**What is being asked**
Reproduce all of the data exactly, with no line skipped.

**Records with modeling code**
• • •

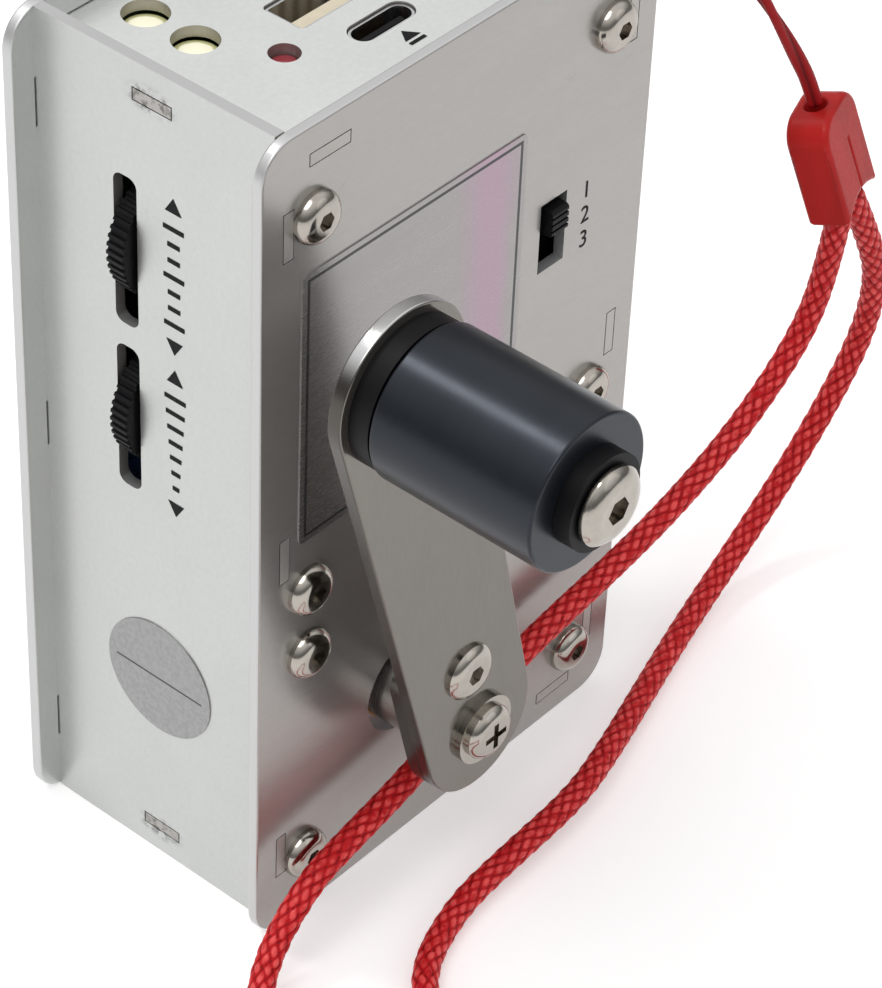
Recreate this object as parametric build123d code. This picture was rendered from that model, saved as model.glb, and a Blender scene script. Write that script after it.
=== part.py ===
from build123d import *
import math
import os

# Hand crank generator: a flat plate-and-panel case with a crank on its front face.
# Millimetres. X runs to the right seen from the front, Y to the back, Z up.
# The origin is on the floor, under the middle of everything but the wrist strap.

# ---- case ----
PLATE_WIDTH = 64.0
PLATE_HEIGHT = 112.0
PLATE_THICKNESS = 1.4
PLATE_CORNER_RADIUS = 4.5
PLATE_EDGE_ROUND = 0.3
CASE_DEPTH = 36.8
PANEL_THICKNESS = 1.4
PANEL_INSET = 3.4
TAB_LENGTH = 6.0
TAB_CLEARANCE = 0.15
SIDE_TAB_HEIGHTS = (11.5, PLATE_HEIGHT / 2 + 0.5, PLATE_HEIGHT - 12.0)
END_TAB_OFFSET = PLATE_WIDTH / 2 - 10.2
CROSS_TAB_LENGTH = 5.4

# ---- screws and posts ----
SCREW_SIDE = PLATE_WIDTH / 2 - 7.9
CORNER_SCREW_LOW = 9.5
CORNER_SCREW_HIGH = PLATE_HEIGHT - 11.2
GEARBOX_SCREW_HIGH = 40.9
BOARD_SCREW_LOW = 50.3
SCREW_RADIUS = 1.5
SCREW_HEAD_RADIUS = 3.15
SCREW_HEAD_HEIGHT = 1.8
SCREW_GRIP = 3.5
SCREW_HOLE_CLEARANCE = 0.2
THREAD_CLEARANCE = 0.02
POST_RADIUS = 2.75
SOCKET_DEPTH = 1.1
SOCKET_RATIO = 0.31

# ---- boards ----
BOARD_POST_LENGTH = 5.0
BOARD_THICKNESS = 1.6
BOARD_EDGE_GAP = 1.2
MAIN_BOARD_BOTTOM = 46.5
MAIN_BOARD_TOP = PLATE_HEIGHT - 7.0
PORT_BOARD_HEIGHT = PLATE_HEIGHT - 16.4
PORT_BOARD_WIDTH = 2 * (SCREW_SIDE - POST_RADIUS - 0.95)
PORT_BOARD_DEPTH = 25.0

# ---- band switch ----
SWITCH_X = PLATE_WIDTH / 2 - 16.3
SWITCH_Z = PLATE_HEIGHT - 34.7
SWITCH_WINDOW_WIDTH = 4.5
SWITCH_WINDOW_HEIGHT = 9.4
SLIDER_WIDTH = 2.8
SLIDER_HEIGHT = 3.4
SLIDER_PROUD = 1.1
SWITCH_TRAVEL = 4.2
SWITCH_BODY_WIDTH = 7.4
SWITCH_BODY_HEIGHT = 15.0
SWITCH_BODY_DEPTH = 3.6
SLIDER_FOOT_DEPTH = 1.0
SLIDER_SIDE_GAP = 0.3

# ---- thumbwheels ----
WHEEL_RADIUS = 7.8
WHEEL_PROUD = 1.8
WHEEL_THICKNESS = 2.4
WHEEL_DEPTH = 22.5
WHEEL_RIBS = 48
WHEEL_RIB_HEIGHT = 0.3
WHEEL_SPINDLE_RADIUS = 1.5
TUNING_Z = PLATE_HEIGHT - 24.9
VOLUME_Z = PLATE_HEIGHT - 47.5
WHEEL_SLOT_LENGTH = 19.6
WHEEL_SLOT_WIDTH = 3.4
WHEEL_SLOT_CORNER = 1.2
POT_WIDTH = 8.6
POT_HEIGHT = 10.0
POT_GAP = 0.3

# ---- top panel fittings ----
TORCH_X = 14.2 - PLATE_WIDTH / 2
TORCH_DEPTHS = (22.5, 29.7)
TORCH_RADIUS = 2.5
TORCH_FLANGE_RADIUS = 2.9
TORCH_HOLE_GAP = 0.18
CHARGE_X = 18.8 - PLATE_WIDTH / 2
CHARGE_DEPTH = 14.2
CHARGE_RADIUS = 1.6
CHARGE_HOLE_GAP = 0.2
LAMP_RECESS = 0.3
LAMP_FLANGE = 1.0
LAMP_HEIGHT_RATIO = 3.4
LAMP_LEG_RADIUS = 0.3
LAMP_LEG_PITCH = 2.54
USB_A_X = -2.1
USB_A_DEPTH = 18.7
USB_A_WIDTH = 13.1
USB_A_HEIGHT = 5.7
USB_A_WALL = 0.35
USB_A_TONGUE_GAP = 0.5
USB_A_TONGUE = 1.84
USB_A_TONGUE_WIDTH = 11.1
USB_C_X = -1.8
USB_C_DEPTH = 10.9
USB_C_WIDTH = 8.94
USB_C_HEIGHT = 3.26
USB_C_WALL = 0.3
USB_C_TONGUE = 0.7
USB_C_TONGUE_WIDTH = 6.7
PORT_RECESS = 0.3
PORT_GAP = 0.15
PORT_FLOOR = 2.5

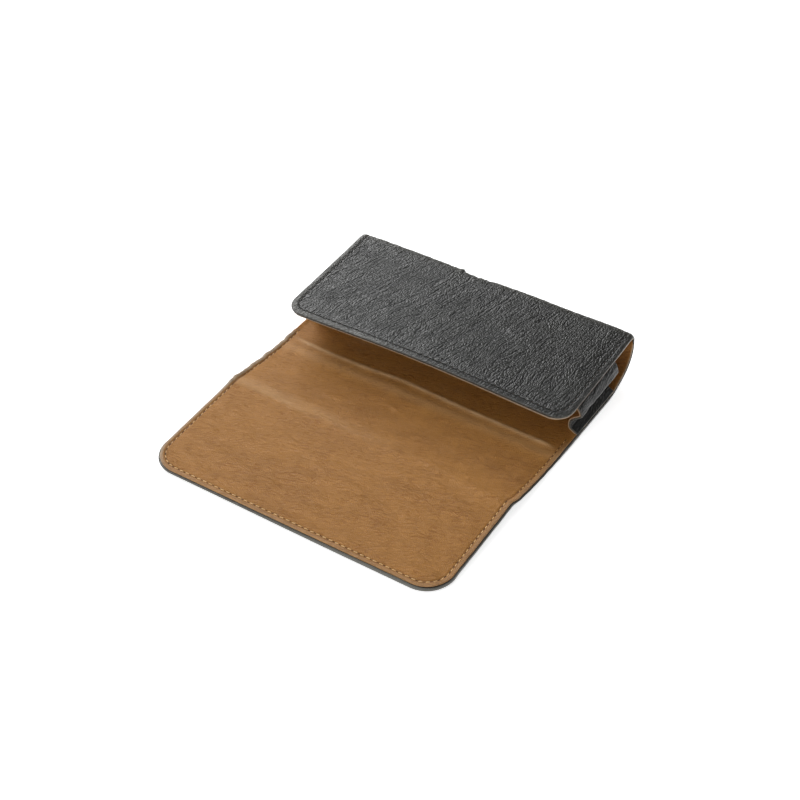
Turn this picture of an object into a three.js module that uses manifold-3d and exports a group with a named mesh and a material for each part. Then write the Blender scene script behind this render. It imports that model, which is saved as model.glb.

• • •

**Response for this exercise**
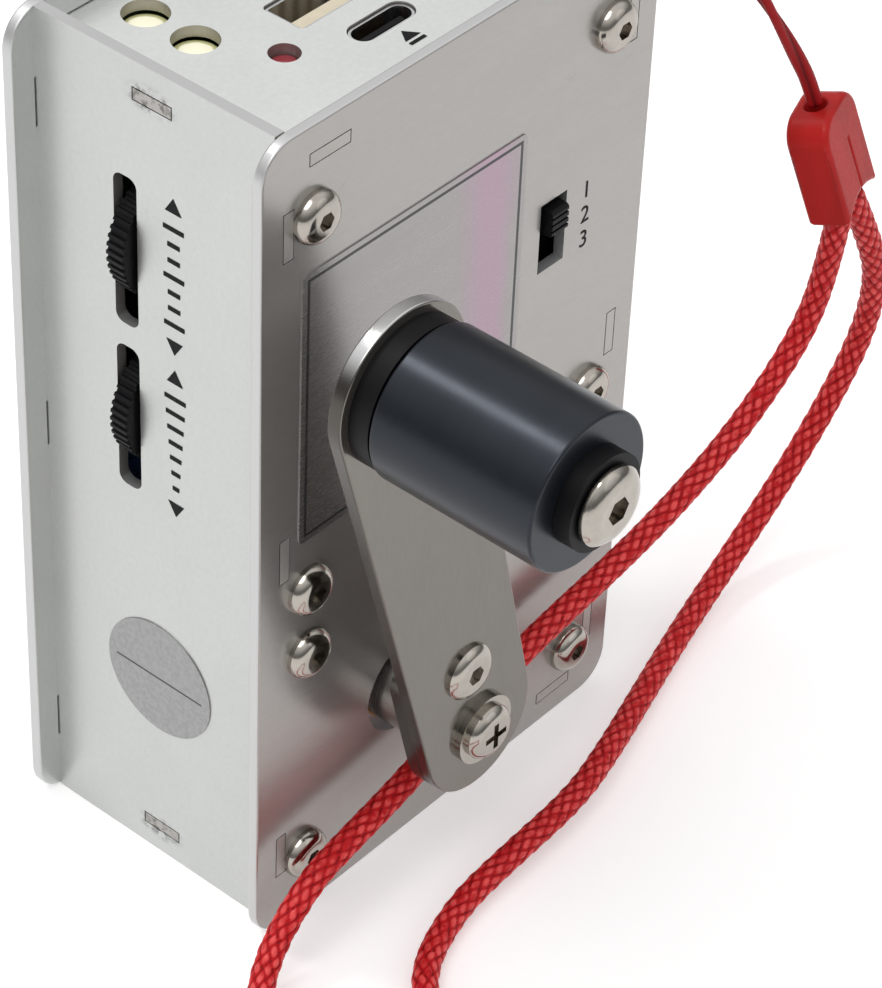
Recreate this object as parametric build123d code. This picture was rendered from that model, saved as model.glb, and a Blender scene script. Write that script after it.
=== part.py ===
from build123d import *
import math
import os

# Hand crank generator: a flat plate-and-panel case with a crank on its front face.
# Millimetres. X runs to the right seen from the front, Y to the back, Z up.
# The origin is on the floor, under the middle of everything but the wrist strap.

# ---- case ----
PLATE_WIDTH = 64.0
PLATE_HEIGHT = 112.0
PLATE_THICKNESS = 1.4
PLATE_CORNER_RADIUS = 4.5
PLATE_EDGE_ROUND = 0.3
CASE_DEPTH = 36.8
PANEL_THICKNESS = 1.4
PANEL_INSET = 3.4
TAB_LENGTH = 6.0
TAB_CLEARANCE = 0.15
SIDE_TAB_HEIGHTS = (11.5, PLATE_HEIGHT / 2 + 0.5, PLATE_HEIGHT - 12.0)
END_TAB_OFFSET = PLATE_WIDTH / 2 - 10.2
CROSS_TAB_LENGTH = 5.4

# ---- screws and posts ----
SCREW_SIDE = PLATE_WIDTH / 2 - 7.9
CORNER_SCREW_LOW = 9.5
CORNER_SCREW_HIGH = PLATE_HEIGHT - 11.2
GEARBOX_SCREW_HIGH = 40.9
BOARD_SCREW_LOW = 50.3
SCREW_RADIUS = 1.5
SCREW_HEAD_RADIUS = 3.15
SCREW_HEAD_HEIGHT = 1.8
SCREW_GRIP = 3.5
SCREW_HOLE_CLEARANCE = 0.2
THREAD_CLEARANCE = 0.02
POST_RADIUS = 2.75
SOCKET_DEPTH = 1.1
SOCKET_RATIO = 0.31

# ---- boards ----
BOARD_POST_LENGTH = 5.0
BOARD_THICKNESS = 1.6
BOARD_EDGE_GAP = 1.2
MAIN_BOARD_BOTTOM = 46.5
MAIN_BOARD_TOP = PLATE_HEIGHT - 7.0
PORT_BOARD_HEIGHT = PLATE_HEIGHT - 16.4
PORT_BOARD_WIDTH = 2 * (SCREW_SIDE - POST_RADIUS - 0.95)
PORT_BOARD_DEPTH = 25.0

# ---- band switch ----
SWITCH_X = PLATE_WIDTH / 2 - 16.3
SWITCH_Z = PLATE_HEIGHT - 34.7
SWITCH_WINDOW_WIDTH = 4.5
SWITCH_WINDOW_HEIGHT = 9.4
SLIDER_WIDTH = 2.8
SLIDER_HEIGHT = 3.4
SLIDER_PROUD = 1.1
SWITCH_TRAVEL = 4.2
SWITCH_BODY_WIDTH = 7.4
SWITCH_BODY_HEIGHT = 15.0
SWITCH_BODY_DEPTH = 3.6
SLIDER_FOOT_DEPTH = 1.0
SLIDER_SIDE_GAP = 0.3

# ---- thumbwheels ----
WHEEL_RADIUS = 7.8
WHEEL_PROUD = 1.8
WHEEL_THICKNESS = 2.4
WHEEL_DEPTH = 22.5
WHEEL_RIBS = 48
WHEEL_RIB_HEIGHT = 0.3
WHEEL_SPINDLE_RADIUS = 1.5
TUNING_Z = PLATE_HEIGHT - 24.9
VOLUME_Z = PLATE_HEIGHT - 47.5
WHEEL_SLOT_LENGTH = 19.6
WHEEL_SLOT_WIDTH = 3.4
WHEEL_SLOT_CORNER = 1.2
POT_WIDTH = 8.6
POT_HEIGHT = 10.0
POT_GAP = 0.3

# ---- top panel fittings ----
TORCH_X = 14.2 - PLATE_WIDTH / 2
TORCH_DEPTHS = (22.5, 29.7)
TORCH_RADIUS = 2.5
TORCH_FLANGE_RADIUS = 2.9
TORCH_HOLE_GAP = 0.18
CHARGE_X = 18.8 - PLATE_WIDTH / 2
CHARGE_DEPTH = 14.2
CHARGE_RADIUS = 1.6
CHARGE_HOLE_GAP = 0.2
LAMP_RECESS = 0.3
LAMP_FLANGE = 1.0
LAMP_HEIGHT_RATIO = 3.4
LAMP_LEG_RADIUS = 0.3
LAMP_LEG_PITCH = 2.54
USB_A_X = -2.1
USB_A_DEPTH = 18.7
USB_A_WIDTH = 13.1
USB_A_HEIGHT = 5.7
USB_A_WALL = 0.35
USB_A_TONGUE_GAP = 0.5
USB_A_TONGUE = 1.84
USB_A_TONGUE_WIDTH = 11.1
USB_C_X = -1.8
USB_C_DEPTH = 10.9
USB_C_WIDTH = 8.94
USB_C_HEIGHT = 3.26
USB_C_WALL = 0.3
USB_C_TONGUE = 0.7
USB_C_TONGUE_WIDTH = 6.7
PORT_RECESS = 0.3
PORT_GAP = 0.15
PORT_FLOOR = 2.5

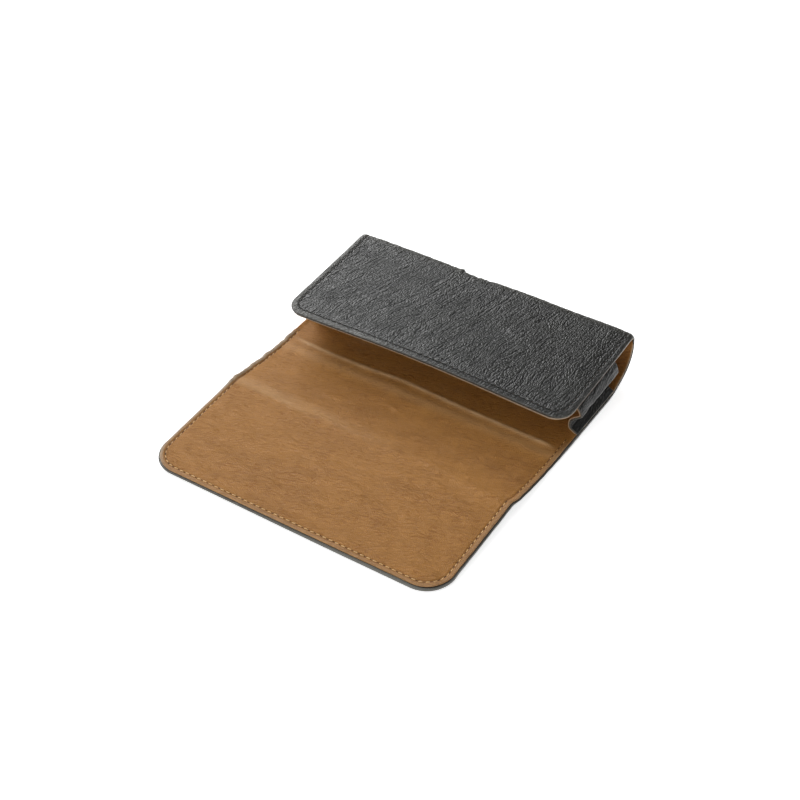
Turn this picture of an object into a three.js module that uses manifold-3d and exports a group with a named mesh and a material for each part. Then write the Blender scene script behind this render. It imports that model, which is saved as model.glb.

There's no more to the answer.